Vous ter­mi­nez votre ouvrage sur quelques exemples de cré­du­li­tés fran­çaises face à la Rus­sie.

La rai­son en est que toutes les pas­sions fran­çaises ont trou­vé à se pro­je­ter sur la Rus­sie. La pas­sion saint-simo­nienne, col­ber­tiste, orga­ni­sa­trice, a admi­ré les plans russes. C’était la page blanche sur laquelle on allait des­si­ner une éco­no­mie ration­nelle. Au XIXe siècle, on a aus­si admi­ré la Rus­sie parce qu’elle était réac­tion­naire. Et puis on a admi­ré la Rus­sie pour sa Révo­lu­tion – et, en France, pour la conti­nui­té que l’on voyait entre la Révo­lu­tion russe et le moment jaco­bin de la Révo­lu­tion fran­çaise. Il y a même eu chez nous un temps où les com­mu­nistes fran­çais vivaient spi­ri­tuel­le­ment dans un autre pays (au point que Guy Mol­let les qua­li­fia de « natio­na­listes étran­gers »). Il y a le charme russe, qui est réel. Il y a le goût pour le roman russe (de Vogüé, qui le mit à la mode, y voyait un art plus pure­ment chré­tien que le roman occi­den­tal). Des écri­vains catho­liques comme Mau­riac y furent très sen­sibles. Mais pas Ber­na­nos, curieu­se­ment. Il y eut les Bal­lets russes, où l’on vit à tort un art très russe alors que ce fut sur­tout une fleur d’européisme dans la civi­li­sa­tion russe.

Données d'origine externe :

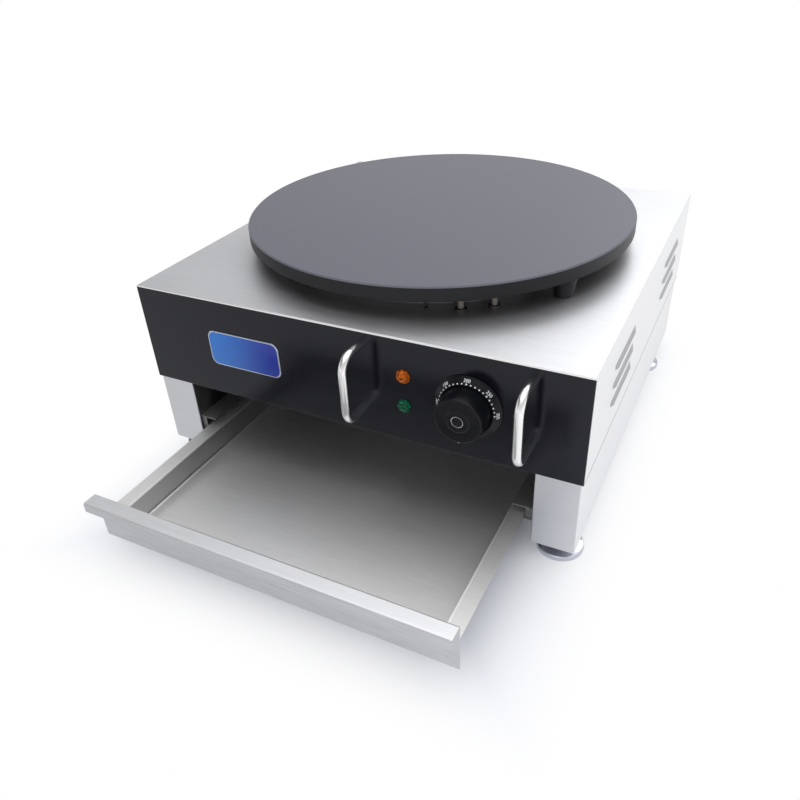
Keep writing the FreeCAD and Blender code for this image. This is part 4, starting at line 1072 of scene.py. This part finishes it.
class CREPE_OT_griddle_plate(Operator):
    """Finish of the cast plate and of what heats it."""

    bl_idname = "crepe_maker.griddle_plate"
    bl_label = "Griddle plate"

    def execute(self, context):
        clothe(cooking_plate(settings().plate), "griddle_plate")
        clothe(plated_steel("element_tube", *ELEMENT_TUBE), "heating_element")
        clothe(fibre_board("insulation", MINERAL_FIBRE), "insulation_disc")
        return {"FINISHED"}


class CREPE_OT_control_panel(Operator):
    """Finish of the black control panel."""

    bl_idname = "crepe_maker.control_panel"
    bl_label = "Control panel"

    def execute(self, context):
        clothe(black_panel(settings().panel), "front_panel")
        return {"FINISHED"}


class CREPE_OT_badge(Operator):
    """Bare badge: a pale plate with a glossy coloured face."""

    bl_idname = "crepe_maker.badge"
    bl_label = "Badge"

    def execute(self, context):
        badge = settings().badge
        clothe(chrome("badge_rim", badge.rim_colour, RIM_ROUGHNESS), "badge_plate")
        size = span("badge_plate")
        form = bmesh.new()
        rounded_slab(
            form,
            width=size.x - 2 * badge.rim,
            height=size.z - 2 * badge.rim,
            corner=badge.corner,
            base=size.y * 0.8,
            top=size.y + 0.2 * MM,
            bevel=0.15 * MM,
        )
        move(form, facing_out(on_panel("badge_plate")))
        enamel = badge_enamel(badge, low("badge_plate").x, high("badge_plate").x)
        settle(form, "badge_face", enamel, "housing")
        return {"FINISHED"}


class CREPE_OT_handles(Operator):
    """The two bent bars on the panel."""

    bl_idname = "crepe_maker.handles"
    bl_label = "Handles"

    def execute(self, context):
        handles = settings().handles
        polish = chrome("chrome_bar", handles.colour, handles.roughness)
        for node in ("left_handle", "right_handle"):
            self.add_bar(node, handles, polish)
        return {"FINISHED"}

    def add_bar(self, node, handles, polish):
        """Draws a ring out along a leg, a bend, the grip, a bend and the other leg."""
        size = span(node)
        half = size.z / 2 - handles.radius
        straight = half - handles.bend
        leg = size.y - handles.radius - handles.bend
        form = bmesh.new()
        ring = bmesh.ops.create_circle(form, segments=32, radius=handles.radius)["verts"]
        bmesh.ops.translate(form, vec=(0, half, 0), verts=ring)
        edges = self.drawn(form, form.edges[:], (0, 0, leg))
        edges = self.bent(form, edges, (0, straight, leg))
        edges = self.drawn(form, edges, (0, -2 * straight, 0))
        edges = self.bent(form, edges, (0, -straight, leg))
        self.drawn(form, edges, (0, 0, -leg))
        bmesh.ops.holes_fill(form, edges=form.edges)
        move(form, facing_out(on_panel(node)))
        settle(form, f"{node}_bar", polish, "housing", replaces=(node,))

    def drawn(self, form, edges, way):
        """Draws the bar's open end along, and gives its new end."""
        made = bmesh.ops.extrude_edge_only(form, edges=edges)["geom"]
        bmesh.ops.translate(form, vec=way, verts=of_kind(made, bmesh.types.BMVert))
        return of_kind(made, bmesh.types.BMEdge)

    def bent(self, form, edges, centre):
        """Turns the bar's open end a quarter round a centre, and gives its new end."""
        made = bmesh.ops.spin(
            form, geom=edges, cent=centre, axis=(1, 0, 0), angle=math.pi / 2, steps=14
        )
        return of_kind(made["geom_last"], bmesh.types.BMEdge)


class CREPE_OT_lamps(Operator):
    """The two faceted pilot lamps."""

    bl_idname = "crepe_maker.lamps"
    bl_label = "Pilot lamps"

    def execute(self, context):
        lamps = settings().lamps
        for node, colour, slot in (
            ("amber_lamp_lens", lamps.amber, "amber_lens"),
            ("green_lamp_lens", lamps.green, "green_lens"),
        ):
            self.add_lens(node, lamp_lens(slot, colour), slot, lamps.facets)
        clothe(moulded_plastic("lamp_body", *LAMP_BODY), "lamp_bodies")
        return {"FINISHED"}

    def add_lens(self, node, material, slot, facets):
        """A flange and three rows of facets, each ring turned half a facet from the last."""
        radius = span(node).x / 2
        height = span(node).y
        form = bmesh.new()
        spun(form, [(radius * share, height * rise) for share, rise in LENS_FLANGE], 48)
        before = []
        for number, (share, rise) in enumerate(LENS_RINGS):
            ring = bmesh.ops.create_circle(form, segments=facets, radius=radius * share)["verts"]
            turn = Matrix.Rotation(math.pi * number / facets, 4, "Z")
            move(form, Matrix.Translation((0, 0, height * rise)) @ turn, ring)
            edges = [edge for edge in form.edges if all(vert in ring for vert in edge.verts)]
            if before:
                bmesh.ops.bridge_loops(form, edges=before + edges)
            before = edges
        bmesh.ops.edgenet_fill(form, edges=before)
        bmesh.ops.triangulate(form, faces=form.faces)
        move(form, facing_out(on_panel(node)))
        settle(form, f"{slot}_jewel", material, "housing", smooth=False, replaces=(node,))


class CREPE_OT_dial(Operator):
    """Dots and numbers on the fixed bezel."""

    bl_idname = "crepe_maker.dial"
    bl_label = "Dial"

    def execute(self, context):
        dial = settings().dial
        bezel = moulded_plastic(
            "dial_black", dial.black, MOULDED_ROUGHNESS, 0.2, grain=1800, shine=MOULDED_SHINE
        )
        clothe(bezel, "dial_bezel")
        mark = printed_mark("dial_marks", dial.mark_colour)
        numbers = range(dial.first_number, dial.last_number + 1, dial.number_step)
        self.add_dots(dial, mark, len(numbers))
        for place, number in enumerate(numbers):
            self.add_number(dial, mark, number, dial.first_angle + place * dial.number_turn)
        return {"FINISHED"}

    def add_dots(self, dial, mark, numbers):
        """A row of dots, a little larger at each number."""
        form = bmesh.new()
        step = dial.number_turn / dial.dots_per_number
        for count in range((numbers - 1) * dial.dots_per_number + 1):
            share = 1.15 if count % dial.dots_per_number == 0 else 1.0
            dot = bmesh.ops.create_cone(
                form,
                cap_ends=True,
                segments=16,
                radius1=dial.dot_radius * share,
                radius2=dial.dot_radius * share * 0.9,
                depth=0.10 * MM,
            )
            angle = dial.first_angle + count * step
            move(form, dial_matrix(dial, dial.dot_circle, angle), dot["verts"])
        settle(form, "dial_dots", mark, "housing")

    def add_number(self, dial, mark, number, angle):
        data = bpy.data.curves.new("number", "FONT")
        data.body = str(number)
        data.align_x = "CENTER"
        data.size = dial.number_height
        data.extrude = 0.05 * MM
        data.offset = 0.03 * MM
        data.resolution_u = 6
        text = bpy.data.objects.new("number", data)
        bpy.context.scene.collection.objects.link(text)
        bpy.context.view_layer.update()
        mesh = bpy.data.meshes.new_from_object(text)
        form = bmesh.new()
        form.from_mesh(mesh)
        bpy.data.objects.remove(text)
        bpy.data.curves.remove(data)
        bpy.data.meshes.remove(mesh)
        move(form, dial_matrix(dial, dial.number_circle, angle))
        settle(form, f"dial_number_{number}", mark, "housing", smooth=False)


class CREPE_OT_knob(Operator):
    """Ribbed knob with its plain cap and white pointer."""

    bl_idname = "crepe_maker.knob"
    bl_label = "Knob"

    def execute(self, context):
        dial = settings().dial
        black = moulded_plastic(
            "knob_black", dial.black, MOULDED_ROUGHNESS, 0.06, grain=1600, shine=MOULDED_SHINE
        )
        self.add_grip(dial, black)
        self.add_cap(black)
        clothe(printed_mark("pointer_white", POINTER_WHITE), "knob_pointer")
        clothe(chrome("cap_rim", *CAP_CHROME), "knob_cap")
        clothe(plated_steel("shaft_brass", *BRASS), "thermostat_shaft")
        return {"FINISHED"}

    def add_grip(self, dial, black):
        panel = on_panel("knob").y
        foot = panel - high("knob").y
        top = panel - low("knob").y
        face = top - RING_RISE
        wide = span("knob").x / 2
        narrow = wide - KNOB_TAPER
        profile = [
            # Foot and its rounded edge
            (0, foot),
            (wide - 0.8 * MM, foot),
            (wide - 0.2 * MM, foot + 0.2 * MM),
            (wide, foot + 0.8 * MM),
            # Shoulder at the end of the ribbed side
            (narrow + 0.15 * MM, face - 1.9 * MM),
            (narrow - 0.10 * MM, face - 1.0 * MM),
            (narrow - 0.65 * MM, face - 0.35 * MM),
            (narrow - 1.50 * MM, face),
            # Dished face
            (narrow - 2.60 * MM, face - 0.15 * MM),
            (narrow - 6.0 * MM, face - 0.45 * MM),
            # Raised ring
            (RING_OUTER, face - 0.35 * MM),
            (RING_OUTER - 0.7 * MM, face + 0.25 * MM),
            (RING_INNER + 0.8 * MM, top - 0.05 * MM),
            (RING_INNER, top),
            # Seat of the cap
            (CAP_SEAT_RADIUS, top),
            (CAP_SEAT_RADIUS - 0.05 * MM, top - CAP_SEAT),
            (0, top - CAP_SEAT),
        ]
        form = bmesh.new()
        spun(form, profile, dial.rib_count * 2)
        self.cut_ribs(form, dial, foot + 0.5 * MM, face - 1.5 * MM)
        move(form, facing_out(on_panel("knob")))
        settle(form, "knob_grip", black, "knob", replaces=("knob",))

    def cut_ribs(self, form, dial, lowest, highest):
        """Draws in every other line of vertices on the knob's side."""
        step = math.pi / dial.rib_count
        for vert in form.verts:
            radius = math.hypot(vert.co.x, vert.co.y)
            on_side = lowest < vert.co.z < highest and radius > PLAIN_RADIUS
            turn = round(math.atan2(vert.co.y, vert.co.x) / step)
            if on_side and turn % 2:
                share = 1 - dial.rib_depth / radius
                vert.co.x *= share
                vert.co.y *= share

    def add_cap(self, black):
        """A plain disc in the knob's middle, inside the cap's bright rim."""
        radius = span("knob_cap").x / 2 - 0.7 * MM
        top = on_panel("knob_cap").y - low("knob_cap").y
        profile = [
            (0, top - 0.3 * MM),
            (radius, top - 0.3 * MM),
            (radius, top + 0.05 * MM),
            (radius - 0.2 * MM, top + 0.15 * MM),
            (0, top + 0.18 * MM),
        ]
        form = bmesh.new()
        spun(form, profile, 48)
        move(form, facing_out(on_panel("knob_cap")))
        settle(form, "knob_cap_face", black, "knob")


class CREPE_OT_feet(Operator):
    """Polished levelling feet and their nuts."""

    bl_idname = "crepe_maker.feet"
    bl_label = "Feet"

    def execute(self, context):
        polish = chrome("foot_chrome", *FOOT_CHROME)
        zinc = plated_steel("foot_zinc", *FOOT_ZINC)
        for corner in ("front_left", "front_right", "rear_left", "rear_right"):
            clothe(polish, f"{corner}_foot_pad")
            clothe(zinc, f"{corner}_foot_stud")
        clothe(zinc, "foot_lock_nuts", "foot_weld_nuts")
        return {"FINISHED"}


class CREPE_OT_small_parts(Operator):
    """Finishes of screws, gland, wiring and what the compartment holds."""

    bl_idname = "crepe_maker.small_parts"
    bl_label = "Small parts"

    def execute(self, context):
        clothe(
            plated_steel("zinc_screws", *SCREW_ZINC),
            "runner_screws",
            "plate_screws",
            "clamp_studs",
            "clamp_nuts",
            "handle_screws",
            "thermostat_screws",
            "cover_screws",
        )
        clothe(plated_steel("brass", *BRASS), "earth_stud")
        clothe(plated_steel("nickel", *NICKEL), "element_ferrules", "capillary_sensor")
        nylon = moulded_plastic("black_nylon", *BLACK_NYLON, texture=0.1)
        clothe(nylon, "cable_gland", "gland_nut", "thermostat", "safety_cutout")
        clothe(moulded_plastic("terminal", *CERAMIC), "terminal_block")
        clothe(moulded_plastic("wire_sleeve", *WIRE_SLEEVE), "wiring_loom")
        return {"FINISHED"}


class CREPE_PT_sidebar(Panel):
    """Lists the pieces and their settings."""

    bl_idname = "CREPE_PT_sidebar"
    bl_label = "Crepe maker"
    bl_space_type = "VIEW_3D"
    bl_region_type = "UI"
    bl_category = "Crepe maker"

    def draw(self, context):
        for operator in OPERATORS:
            self.layout.operator(operator.bl_idname)
        for piece in CrepeMakerSettings.__annotations__:
            group = getattr(context.scene.crepe_maker, piece)
            box = self.layout.box()
            box.label(text=piece.capitalize())
            for name in type(group).__annotations__:
                box.prop(group, name)


OPERATORS = (
    CREPE_OT_stage,
    CREPE_OT_sheet_steel,
    CREPE_OT_drawer,
    CREPE_OT_griddle_plate,
    CREPE_OT_control_panel,
    CREPE_OT_badge,
    CREPE_OT_handles,
    CREPE_OT_lamps,
    CREPE_OT_dial,
    CREPE_OT_knob,
    CREPE_OT_feet,
    CREPE_OT_small_parts,
)
GROUPS = (
    StageSettings,
    SteelSettings,
    PlateSettings,
    PanelSettings,
    BadgeSettings,
    HandleSettings,
    DialSettings,
    LampSettings,
    CrepeMakerSettings,
)
CLASSES = (*GROUPS, *OPERATORS, CREPE_PT_sidebar)


def register():
    for item in CLASSES:
        bpy.utils.register_class(item)
    bpy.types.Scene.crepe_maker = PointerProperty(type=CrepeMakerSettings)


def unregister():
    del bpy.types.Scene.crepe_maker
    for item in reversed(CLASSES):
        bpy.utils.unregister_class(item)


def main():
    register()
    bpy.ops.crepe_maker.stage()
    bpy.ops.crepe_maker.sheet_steel()
    bpy.ops.crepe_maker.drawer()
    bpy.ops.crepe_maker.griddle_plate()
    bpy.ops.crepe_maker.control_panel()
    bpy.ops.crepe_maker.badge()
    bpy.ops.crepe_maker.handles()
    bpy.ops.crepe_maker.lamps()
    bpy.ops.crepe_maker.dial()
    bpy.ops.crepe_maker.knob()
    bpy.ops.crepe_maker.feet()
    bpy.ops.crepe_maker.small_parts()


if __name__ == "__main__":
    main()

Et puis il y a le pres­tige de l’icône : comme depuis un siècle on n’arrive plus, en Occi­dent, à repré­sen­ter le Christ ni la Vierge, au moins les icônes, dans leur fixi­té, offrent quelque chose d’acceptable. On en voit des repro­duc­tions dans toutes les églises fran­çaises, où l’on a décro­ché toute une pein­ture du XIXe siècle, le plus sou­vent fort cor­recte. Il y a les contacts et les ami­tiés avec les Russes, le côté sen­ti­men­tal de la vie sociale en Rus­sie qui touche les Fran­çais (sou­vent assez réser­vés et bor­nés par des règles sèches). Par com­pa­rai­son, la vie russe paraît large. Pour finir, je dirais que, chez nous, on aime bien à la fois la révo­lu­tion et la contre-révo­lu­tion, l’Eglise et l’anticléricalisme, et que tout cela converge pour induire un tro­pisme fran­çais vers la Rus­sie. C’est ce que j’ai essayé d’épingler dans mon livre.